CAD and scene scripts
------------------------
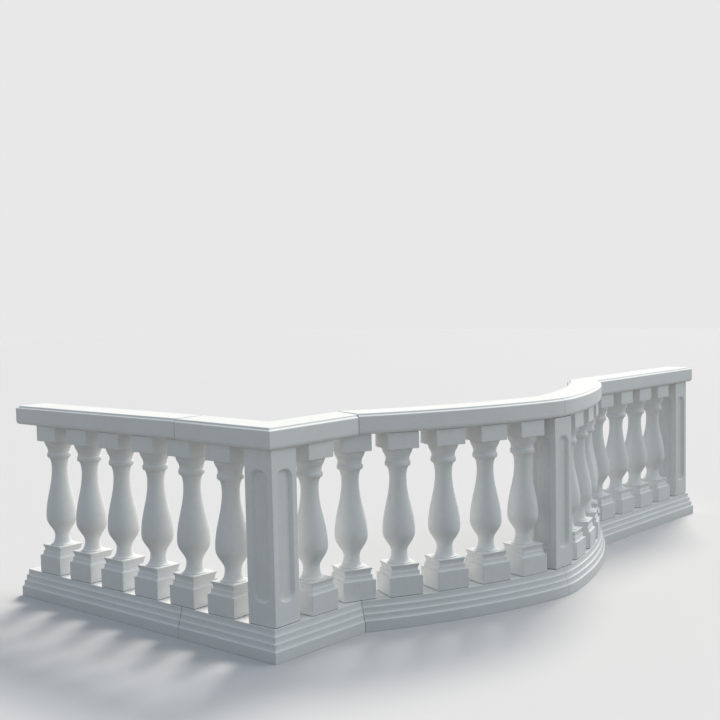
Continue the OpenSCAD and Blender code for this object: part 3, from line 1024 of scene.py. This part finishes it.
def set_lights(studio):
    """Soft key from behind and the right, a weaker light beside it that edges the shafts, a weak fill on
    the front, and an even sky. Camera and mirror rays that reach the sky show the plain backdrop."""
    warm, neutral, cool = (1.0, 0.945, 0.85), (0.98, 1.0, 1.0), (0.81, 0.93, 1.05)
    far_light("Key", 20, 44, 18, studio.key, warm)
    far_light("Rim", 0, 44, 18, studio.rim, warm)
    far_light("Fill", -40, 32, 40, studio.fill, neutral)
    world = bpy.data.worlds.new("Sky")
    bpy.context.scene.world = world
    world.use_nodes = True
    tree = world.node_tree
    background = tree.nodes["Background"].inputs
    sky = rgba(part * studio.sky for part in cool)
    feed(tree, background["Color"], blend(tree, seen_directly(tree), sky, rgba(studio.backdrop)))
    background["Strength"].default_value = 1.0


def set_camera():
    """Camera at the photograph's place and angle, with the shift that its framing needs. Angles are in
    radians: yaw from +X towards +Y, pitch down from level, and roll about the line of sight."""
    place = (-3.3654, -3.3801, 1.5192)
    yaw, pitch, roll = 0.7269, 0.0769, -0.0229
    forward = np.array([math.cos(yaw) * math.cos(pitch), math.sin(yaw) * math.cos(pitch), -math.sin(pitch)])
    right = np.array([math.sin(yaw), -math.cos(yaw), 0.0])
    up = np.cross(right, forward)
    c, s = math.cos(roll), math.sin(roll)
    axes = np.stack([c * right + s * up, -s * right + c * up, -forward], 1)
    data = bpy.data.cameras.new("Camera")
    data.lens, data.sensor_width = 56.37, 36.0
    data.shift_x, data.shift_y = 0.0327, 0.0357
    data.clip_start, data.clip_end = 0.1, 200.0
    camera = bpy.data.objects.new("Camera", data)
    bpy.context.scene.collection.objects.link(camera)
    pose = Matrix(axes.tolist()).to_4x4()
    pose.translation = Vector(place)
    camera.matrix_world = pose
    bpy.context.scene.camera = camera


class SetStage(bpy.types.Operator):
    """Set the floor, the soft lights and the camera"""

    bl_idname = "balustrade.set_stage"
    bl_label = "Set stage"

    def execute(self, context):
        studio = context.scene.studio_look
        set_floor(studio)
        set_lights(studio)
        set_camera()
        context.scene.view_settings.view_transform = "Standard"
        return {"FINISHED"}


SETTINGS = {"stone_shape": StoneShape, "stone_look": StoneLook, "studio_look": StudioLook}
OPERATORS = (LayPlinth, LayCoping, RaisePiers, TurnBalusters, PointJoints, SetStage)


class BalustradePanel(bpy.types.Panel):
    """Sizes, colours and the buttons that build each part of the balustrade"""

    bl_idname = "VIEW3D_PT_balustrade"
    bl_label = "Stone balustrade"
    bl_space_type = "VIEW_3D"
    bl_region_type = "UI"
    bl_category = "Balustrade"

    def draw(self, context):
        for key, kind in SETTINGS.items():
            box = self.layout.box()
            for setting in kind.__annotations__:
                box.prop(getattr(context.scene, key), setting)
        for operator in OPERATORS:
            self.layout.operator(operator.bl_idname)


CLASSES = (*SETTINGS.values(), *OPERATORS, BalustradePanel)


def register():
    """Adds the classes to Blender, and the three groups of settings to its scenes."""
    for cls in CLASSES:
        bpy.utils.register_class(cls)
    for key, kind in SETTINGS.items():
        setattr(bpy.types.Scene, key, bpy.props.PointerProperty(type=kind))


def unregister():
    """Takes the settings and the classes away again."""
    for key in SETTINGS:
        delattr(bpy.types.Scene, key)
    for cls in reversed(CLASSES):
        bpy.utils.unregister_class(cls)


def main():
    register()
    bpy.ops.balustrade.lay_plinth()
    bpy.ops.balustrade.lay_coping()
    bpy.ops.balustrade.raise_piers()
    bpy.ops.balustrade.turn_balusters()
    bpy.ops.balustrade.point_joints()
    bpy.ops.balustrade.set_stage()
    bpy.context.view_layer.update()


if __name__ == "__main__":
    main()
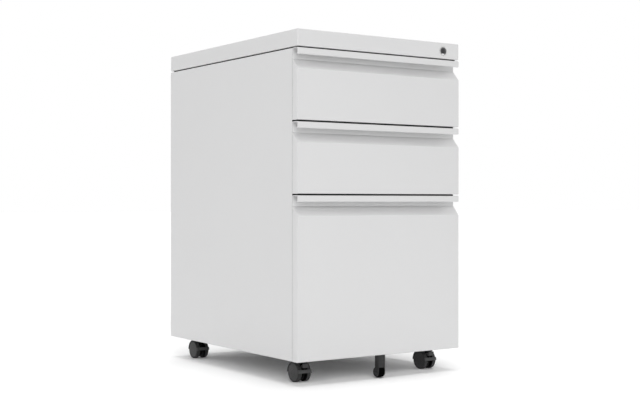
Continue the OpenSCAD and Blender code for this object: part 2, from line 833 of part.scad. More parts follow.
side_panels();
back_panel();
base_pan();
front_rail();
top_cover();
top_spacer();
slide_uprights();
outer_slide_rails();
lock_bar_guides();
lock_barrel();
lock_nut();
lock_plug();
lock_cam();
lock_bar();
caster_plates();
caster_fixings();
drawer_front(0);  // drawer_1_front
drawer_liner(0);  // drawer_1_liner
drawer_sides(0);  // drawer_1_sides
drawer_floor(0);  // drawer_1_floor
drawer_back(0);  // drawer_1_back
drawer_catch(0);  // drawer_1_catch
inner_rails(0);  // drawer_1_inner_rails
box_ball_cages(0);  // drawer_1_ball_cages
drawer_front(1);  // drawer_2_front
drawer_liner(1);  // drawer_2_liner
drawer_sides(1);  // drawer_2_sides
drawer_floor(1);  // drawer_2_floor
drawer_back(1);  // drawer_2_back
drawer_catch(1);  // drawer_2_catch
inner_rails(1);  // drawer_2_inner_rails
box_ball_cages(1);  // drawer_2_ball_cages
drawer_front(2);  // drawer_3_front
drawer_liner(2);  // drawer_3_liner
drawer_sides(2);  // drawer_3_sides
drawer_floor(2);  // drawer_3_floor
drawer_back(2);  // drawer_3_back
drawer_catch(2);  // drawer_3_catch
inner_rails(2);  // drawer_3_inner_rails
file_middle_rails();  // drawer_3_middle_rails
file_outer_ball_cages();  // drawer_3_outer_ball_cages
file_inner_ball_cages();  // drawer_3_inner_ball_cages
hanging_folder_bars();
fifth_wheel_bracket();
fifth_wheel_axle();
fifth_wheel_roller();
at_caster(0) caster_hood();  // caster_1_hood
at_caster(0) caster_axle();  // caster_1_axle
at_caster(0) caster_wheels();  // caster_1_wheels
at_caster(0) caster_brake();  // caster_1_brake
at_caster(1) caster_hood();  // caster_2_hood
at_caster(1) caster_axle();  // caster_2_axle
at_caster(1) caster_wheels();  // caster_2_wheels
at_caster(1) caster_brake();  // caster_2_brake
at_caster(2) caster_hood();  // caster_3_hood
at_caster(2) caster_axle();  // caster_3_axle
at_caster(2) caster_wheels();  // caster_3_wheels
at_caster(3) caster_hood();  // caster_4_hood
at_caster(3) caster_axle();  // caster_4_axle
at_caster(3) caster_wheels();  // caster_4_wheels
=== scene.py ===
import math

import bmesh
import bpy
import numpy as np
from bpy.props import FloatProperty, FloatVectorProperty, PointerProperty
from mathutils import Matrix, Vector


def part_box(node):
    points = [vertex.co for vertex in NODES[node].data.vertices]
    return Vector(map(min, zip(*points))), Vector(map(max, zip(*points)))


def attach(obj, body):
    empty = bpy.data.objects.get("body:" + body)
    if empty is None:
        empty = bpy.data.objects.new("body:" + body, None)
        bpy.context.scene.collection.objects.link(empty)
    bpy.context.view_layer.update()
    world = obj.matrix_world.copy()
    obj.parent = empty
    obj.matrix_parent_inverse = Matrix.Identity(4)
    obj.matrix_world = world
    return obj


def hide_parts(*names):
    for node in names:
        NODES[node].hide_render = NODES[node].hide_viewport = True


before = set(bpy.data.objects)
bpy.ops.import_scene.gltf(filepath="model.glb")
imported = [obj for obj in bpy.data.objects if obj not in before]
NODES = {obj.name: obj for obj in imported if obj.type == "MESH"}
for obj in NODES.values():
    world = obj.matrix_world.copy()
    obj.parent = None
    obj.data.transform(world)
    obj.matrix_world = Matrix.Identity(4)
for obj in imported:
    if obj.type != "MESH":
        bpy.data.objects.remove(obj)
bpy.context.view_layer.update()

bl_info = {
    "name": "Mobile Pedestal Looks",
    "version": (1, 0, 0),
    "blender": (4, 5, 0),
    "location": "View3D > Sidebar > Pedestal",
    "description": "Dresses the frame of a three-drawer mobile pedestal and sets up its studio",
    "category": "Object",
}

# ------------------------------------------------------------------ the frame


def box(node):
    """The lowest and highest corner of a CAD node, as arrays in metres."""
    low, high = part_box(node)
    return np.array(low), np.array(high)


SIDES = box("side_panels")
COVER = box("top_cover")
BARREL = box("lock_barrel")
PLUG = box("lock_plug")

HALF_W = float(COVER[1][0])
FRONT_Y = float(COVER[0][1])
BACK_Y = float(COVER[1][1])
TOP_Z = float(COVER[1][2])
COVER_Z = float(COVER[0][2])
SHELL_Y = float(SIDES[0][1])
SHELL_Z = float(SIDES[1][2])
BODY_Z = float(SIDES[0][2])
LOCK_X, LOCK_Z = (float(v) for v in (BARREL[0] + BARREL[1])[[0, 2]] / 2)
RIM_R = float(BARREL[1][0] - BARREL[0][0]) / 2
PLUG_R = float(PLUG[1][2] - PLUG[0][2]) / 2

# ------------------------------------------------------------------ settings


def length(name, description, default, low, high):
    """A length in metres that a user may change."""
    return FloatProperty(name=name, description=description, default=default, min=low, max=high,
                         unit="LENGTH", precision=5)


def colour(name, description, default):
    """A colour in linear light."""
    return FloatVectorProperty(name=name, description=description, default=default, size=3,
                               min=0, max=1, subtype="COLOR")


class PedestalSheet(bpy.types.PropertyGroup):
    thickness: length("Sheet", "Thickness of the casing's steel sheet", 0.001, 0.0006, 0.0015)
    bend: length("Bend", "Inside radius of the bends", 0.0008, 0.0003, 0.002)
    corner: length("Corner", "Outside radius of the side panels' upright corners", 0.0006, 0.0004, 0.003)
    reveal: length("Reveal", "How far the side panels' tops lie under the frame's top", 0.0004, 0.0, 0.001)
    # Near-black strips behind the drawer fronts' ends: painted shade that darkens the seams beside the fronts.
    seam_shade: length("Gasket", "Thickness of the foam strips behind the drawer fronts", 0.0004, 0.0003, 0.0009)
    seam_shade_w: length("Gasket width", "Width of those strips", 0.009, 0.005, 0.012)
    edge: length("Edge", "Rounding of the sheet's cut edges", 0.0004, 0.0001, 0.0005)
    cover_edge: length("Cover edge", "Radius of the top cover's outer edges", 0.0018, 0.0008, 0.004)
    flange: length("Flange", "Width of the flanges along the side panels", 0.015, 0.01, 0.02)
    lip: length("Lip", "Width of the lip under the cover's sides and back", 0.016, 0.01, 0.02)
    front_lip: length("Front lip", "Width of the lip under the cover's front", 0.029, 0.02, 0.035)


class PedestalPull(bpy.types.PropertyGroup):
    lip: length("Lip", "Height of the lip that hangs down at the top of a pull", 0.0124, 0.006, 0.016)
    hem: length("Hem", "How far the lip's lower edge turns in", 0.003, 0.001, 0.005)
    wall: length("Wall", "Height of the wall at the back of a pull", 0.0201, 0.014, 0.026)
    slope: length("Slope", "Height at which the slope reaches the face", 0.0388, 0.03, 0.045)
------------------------
## [GOAL]
Filter the records above for "Identity" and copy every matching line.

## [EXERCISE SOLUTION]
    obj.matrix_parent_inverse = Matrix.Identity(4)
    obj.matrix_world = Matrix.Identity(4)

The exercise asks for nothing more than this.